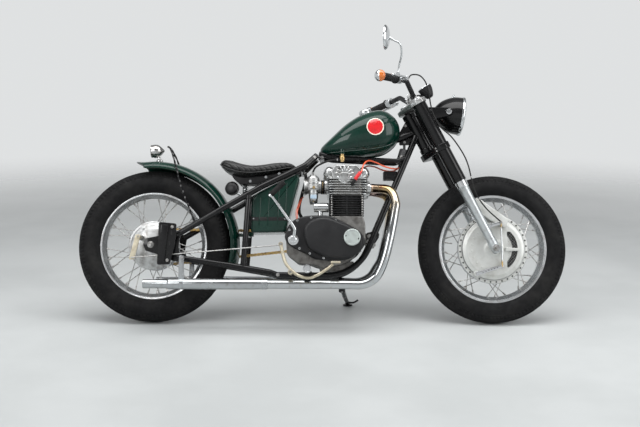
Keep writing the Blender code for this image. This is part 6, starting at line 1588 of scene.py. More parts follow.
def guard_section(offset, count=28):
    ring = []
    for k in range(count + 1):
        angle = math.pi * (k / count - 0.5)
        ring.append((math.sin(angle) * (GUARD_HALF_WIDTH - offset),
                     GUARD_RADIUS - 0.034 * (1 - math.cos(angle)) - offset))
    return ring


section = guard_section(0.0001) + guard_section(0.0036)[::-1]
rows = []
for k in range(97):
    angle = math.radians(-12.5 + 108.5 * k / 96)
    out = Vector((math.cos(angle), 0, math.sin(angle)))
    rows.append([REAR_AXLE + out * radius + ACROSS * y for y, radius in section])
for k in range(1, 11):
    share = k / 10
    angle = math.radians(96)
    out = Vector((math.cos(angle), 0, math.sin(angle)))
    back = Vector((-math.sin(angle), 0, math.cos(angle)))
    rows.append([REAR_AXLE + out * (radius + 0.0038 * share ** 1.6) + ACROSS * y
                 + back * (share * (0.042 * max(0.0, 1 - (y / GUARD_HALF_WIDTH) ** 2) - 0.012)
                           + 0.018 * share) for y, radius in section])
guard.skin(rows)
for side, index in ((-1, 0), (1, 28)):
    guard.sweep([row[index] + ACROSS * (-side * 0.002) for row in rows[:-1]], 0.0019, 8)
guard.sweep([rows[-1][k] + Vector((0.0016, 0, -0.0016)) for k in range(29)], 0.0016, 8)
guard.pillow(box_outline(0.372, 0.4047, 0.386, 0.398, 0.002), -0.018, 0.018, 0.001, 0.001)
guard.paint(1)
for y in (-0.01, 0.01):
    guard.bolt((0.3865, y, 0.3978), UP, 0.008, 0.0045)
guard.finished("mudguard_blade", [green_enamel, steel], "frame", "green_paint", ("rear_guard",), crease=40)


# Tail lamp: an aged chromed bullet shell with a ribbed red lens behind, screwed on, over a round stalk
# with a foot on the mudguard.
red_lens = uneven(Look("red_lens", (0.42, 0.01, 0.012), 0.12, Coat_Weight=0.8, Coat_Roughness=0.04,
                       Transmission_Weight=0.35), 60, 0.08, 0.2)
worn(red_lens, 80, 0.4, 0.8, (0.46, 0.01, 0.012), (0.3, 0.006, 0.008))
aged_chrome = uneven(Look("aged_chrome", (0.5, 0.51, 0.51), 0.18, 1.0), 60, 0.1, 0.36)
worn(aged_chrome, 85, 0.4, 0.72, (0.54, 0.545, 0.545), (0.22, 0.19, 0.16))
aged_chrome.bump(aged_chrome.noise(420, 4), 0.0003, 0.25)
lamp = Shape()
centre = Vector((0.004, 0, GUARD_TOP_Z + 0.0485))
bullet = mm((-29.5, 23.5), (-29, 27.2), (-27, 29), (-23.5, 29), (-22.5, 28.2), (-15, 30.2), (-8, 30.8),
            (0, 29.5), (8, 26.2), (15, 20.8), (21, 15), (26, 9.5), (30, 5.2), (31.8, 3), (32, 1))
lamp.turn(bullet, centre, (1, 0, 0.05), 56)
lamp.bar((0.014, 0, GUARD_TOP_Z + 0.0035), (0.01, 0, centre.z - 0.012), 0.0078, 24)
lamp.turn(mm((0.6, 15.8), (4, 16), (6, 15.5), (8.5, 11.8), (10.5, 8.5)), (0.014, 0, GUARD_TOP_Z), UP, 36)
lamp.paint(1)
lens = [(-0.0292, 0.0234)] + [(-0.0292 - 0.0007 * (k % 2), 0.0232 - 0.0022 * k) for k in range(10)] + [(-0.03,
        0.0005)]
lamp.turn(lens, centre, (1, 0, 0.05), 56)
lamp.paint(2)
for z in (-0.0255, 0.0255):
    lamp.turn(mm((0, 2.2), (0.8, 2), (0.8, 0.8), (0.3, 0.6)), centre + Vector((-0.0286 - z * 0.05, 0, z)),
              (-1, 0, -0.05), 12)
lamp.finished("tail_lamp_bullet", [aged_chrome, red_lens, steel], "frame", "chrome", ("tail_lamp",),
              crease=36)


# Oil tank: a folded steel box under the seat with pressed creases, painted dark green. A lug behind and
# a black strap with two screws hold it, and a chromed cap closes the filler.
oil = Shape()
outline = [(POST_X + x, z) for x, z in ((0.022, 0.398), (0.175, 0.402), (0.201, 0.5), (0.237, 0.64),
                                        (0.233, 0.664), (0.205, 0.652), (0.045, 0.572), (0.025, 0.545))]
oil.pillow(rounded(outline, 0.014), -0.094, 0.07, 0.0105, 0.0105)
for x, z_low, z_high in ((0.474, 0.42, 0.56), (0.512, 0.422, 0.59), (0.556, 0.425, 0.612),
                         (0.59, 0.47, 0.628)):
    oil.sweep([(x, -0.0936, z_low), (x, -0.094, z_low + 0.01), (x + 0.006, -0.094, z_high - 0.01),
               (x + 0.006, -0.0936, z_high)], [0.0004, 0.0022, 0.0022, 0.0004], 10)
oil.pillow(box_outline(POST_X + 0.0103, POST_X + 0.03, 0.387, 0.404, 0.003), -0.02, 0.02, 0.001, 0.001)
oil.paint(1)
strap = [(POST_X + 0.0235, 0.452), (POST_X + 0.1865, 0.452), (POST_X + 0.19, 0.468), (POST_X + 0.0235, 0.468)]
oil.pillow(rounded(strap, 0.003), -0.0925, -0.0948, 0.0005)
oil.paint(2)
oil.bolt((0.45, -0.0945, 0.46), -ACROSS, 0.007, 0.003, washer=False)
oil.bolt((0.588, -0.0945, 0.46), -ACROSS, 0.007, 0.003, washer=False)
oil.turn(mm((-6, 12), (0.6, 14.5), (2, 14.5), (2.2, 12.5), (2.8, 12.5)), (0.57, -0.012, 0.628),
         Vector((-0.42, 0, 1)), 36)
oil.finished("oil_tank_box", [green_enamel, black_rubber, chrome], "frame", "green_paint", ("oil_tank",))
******
# Required task
Nothing should be changed: write out all of the data as is.

# Solved exercise
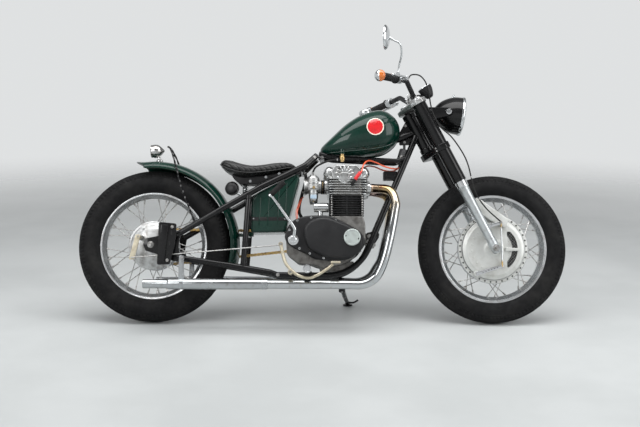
Keep writing the Blender code for this image. This is part 6, starting at line 1588 of scene.py. More parts follow.
def guard_section(offset, count=28):
    ring = []
    for k in range(count + 1):
        angle = math.pi * (k / count - 0.5)
        ring.append((math.sin(angle) * (GUARD_HALF_WIDTH - offset),
                     GUARD_RADIUS - 0.034 * (1 - math.cos(angle)) - offset))
    return ring


section = guard_section(0.0001) + guard_section(0.0036)[::-1]
rows = []
for k in range(97):
    angle = math.radians(-12.5 + 108.5 * k / 96)
    out = Vector((math.cos(angle), 0, math.sin(angle)))
    rows.append([REAR_AXLE + out * radius + ACROSS * y for y, radius in section])
for k in range(1, 11):
    share = k / 10
    angle = math.radians(96)
    out = Vector((math.cos(angle), 0, math.sin(angle)))
    back = Vector((-math.sin(angle), 0, math.cos(angle)))
    rows.append([REAR_AXLE + out * (radius + 0.0038 * share ** 1.6) + ACROSS * y
                 + back * (share * (0.042 * max(0.0, 1 - (y / GUARD_HALF_WIDTH) ** 2) - 0.012)
                           + 0.018 * share) for y, radius in section])
guard.skin(rows)
for side, index in ((-1, 0), (1, 28)):
    guard.sweep([row[index] + ACROSS * (-side * 0.002) for row in rows[:-1]], 0.0019, 8)
guard.sweep([rows[-1][k] + Vector((0.0016, 0, -0.0016)) for k in range(29)], 0.0016, 8)
guard.pillow(box_outline(0.372, 0.4047, 0.386, 0.398, 0.002), -0.018, 0.018, 0.001, 0.001)
guard.paint(1)
for y in (-0.01, 0.01):
    guard.bolt((0.3865, y, 0.3978), UP, 0.008, 0.0045)
guard.finished("mudguard_blade", [green_enamel, steel], "frame", "green_paint", ("rear_guard",), crease=40)


# Tail lamp: an aged chromed bullet shell with a ribbed red lens behind, screwed on, over a round stalk
# with a foot on the mudguard.
red_lens = uneven(Look("red_lens", (0.42, 0.01, 0.012), 0.12, Coat_Weight=0.8, Coat_Roughness=0.04,
                       Transmission_Weight=0.35), 60, 0.08, 0.2)
worn(red_lens, 80, 0.4, 0.8, (0.46, 0.01, 0.012), (0.3, 0.006, 0.008))
aged_chrome = uneven(Look("aged_chrome", (0.5, 0.51, 0.51), 0.18, 1.0), 60, 0.1, 0.36)
worn(aged_chrome, 85, 0.4, 0.72, (0.54, 0.545, 0.545), (0.22, 0.19, 0.16))
aged_chrome.bump(aged_chrome.noise(420, 4), 0.0003, 0.25)
lamp = Shape()
centre = Vector((0.004, 0, GUARD_TOP_Z + 0.0485))
bullet = mm((-29.5, 23.5), (-29, 27.2), (-27, 29), (-23.5, 29), (-22.5, 28.2), (-15, 30.2), (-8, 30.8),
            (0, 29.5), (8, 26.2), (15, 20.8), (21, 15), (26, 9.5), (30, 5.2), (31.8, 3), (32, 1))
lamp.turn(bullet, centre, (1, 0, 0.05), 56)
lamp.bar((0.014, 0, GUARD_TOP_Z + 0.0035), (0.01, 0, centre.z - 0.012), 0.0078, 24)
lamp.turn(mm((0.6, 15.8), (4, 16), (6, 15.5), (8.5, 11.8), (10.5, 8.5)), (0.014, 0, GUARD_TOP_Z), UP, 36)
lamp.paint(1)
lens = [(-0.0292, 0.0234)] + [(-0.0292 - 0.0007 * (k % 2), 0.0232 - 0.0022 * k) for k in range(10)] + [(-0.03,
        0.0005)]
lamp.turn(lens, centre, (1, 0, 0.05), 56)
lamp.paint(2)
for z in (-0.0255, 0.0255):
    lamp.turn(mm((0, 2.2), (0.8, 2), (0.8, 0.8), (0.3, 0.6)), centre + Vector((-0.0286 - z * 0.05, 0, z)),
              (-1, 0, -0.05), 12)
lamp.finished("tail_lamp_bullet", [aged_chrome, red_lens, steel], "frame", "chrome", ("tail_lamp",),
              crease=36)


# Oil tank: a folded steel box under the seat with pressed creases, painted dark green. A lug behind and
# a black strap with two screws hold it, and a chromed cap closes the filler.
oil = Shape()
outline = [(POST_X + x, z) for x, z in ((0.022, 0.398), (0.175, 0.402), (0.201, 0.5), (0.237, 0.64),
                                        (0.233, 0.664), (0.205, 0.652), (0.045, 0.572), (0.025, 0.545))]
oil.pillow(rounded(outline, 0.014), -0.094, 0.07, 0.0105, 0.0105)
for x, z_low, z_high in ((0.474, 0.42, 0.56), (0.512, 0.422, 0.59), (0.556, 0.425, 0.612),
                         (0.59, 0.47, 0.628)):
    oil.sweep([(x, -0.0936, z_low), (x, -0.094, z_low + 0.01), (x + 0.006, -0.094, z_high - 0.01),
               (x + 0.006, -0.0936, z_high)], [0.0004, 0.0022, 0.0022, 0.0004], 10)
oil.pillow(box_outline(POST_X + 0.0103, POST_X + 0.03, 0.387, 0.404, 0.003), -0.02, 0.02, 0.001, 0.001)
oil.paint(1)
strap = [(POST_X + 0.0235, 0.452), (POST_X + 0.1865, 0.452), (POST_X + 0.19, 0.468), (POST_X + 0.0235, 0.468)]
oil.pillow(rounded(strap, 0.003), -0.0925, -0.0948, 0.0005)
oil.paint(2)
oil.bolt((0.45, -0.0945, 0.46), -ACROSS, 0.007, 0.003, washer=False)
oil.bolt((0.588, -0.0945, 0.46), -ACROSS, 0.007, 0.003, washer=False)
oil.turn(mm((-6, 12), (0.6, 14.5), (2, 14.5), (2.2, 12.5), (2.8, 12.5)), (0.57, -0.012, 0.628),
         Vector((-0.42, 0, 1)), 36)
oil.finished("oil_tank_box", [green_enamel, black_rubber, chrome], "frame", "green_paint", ("oil_tank",))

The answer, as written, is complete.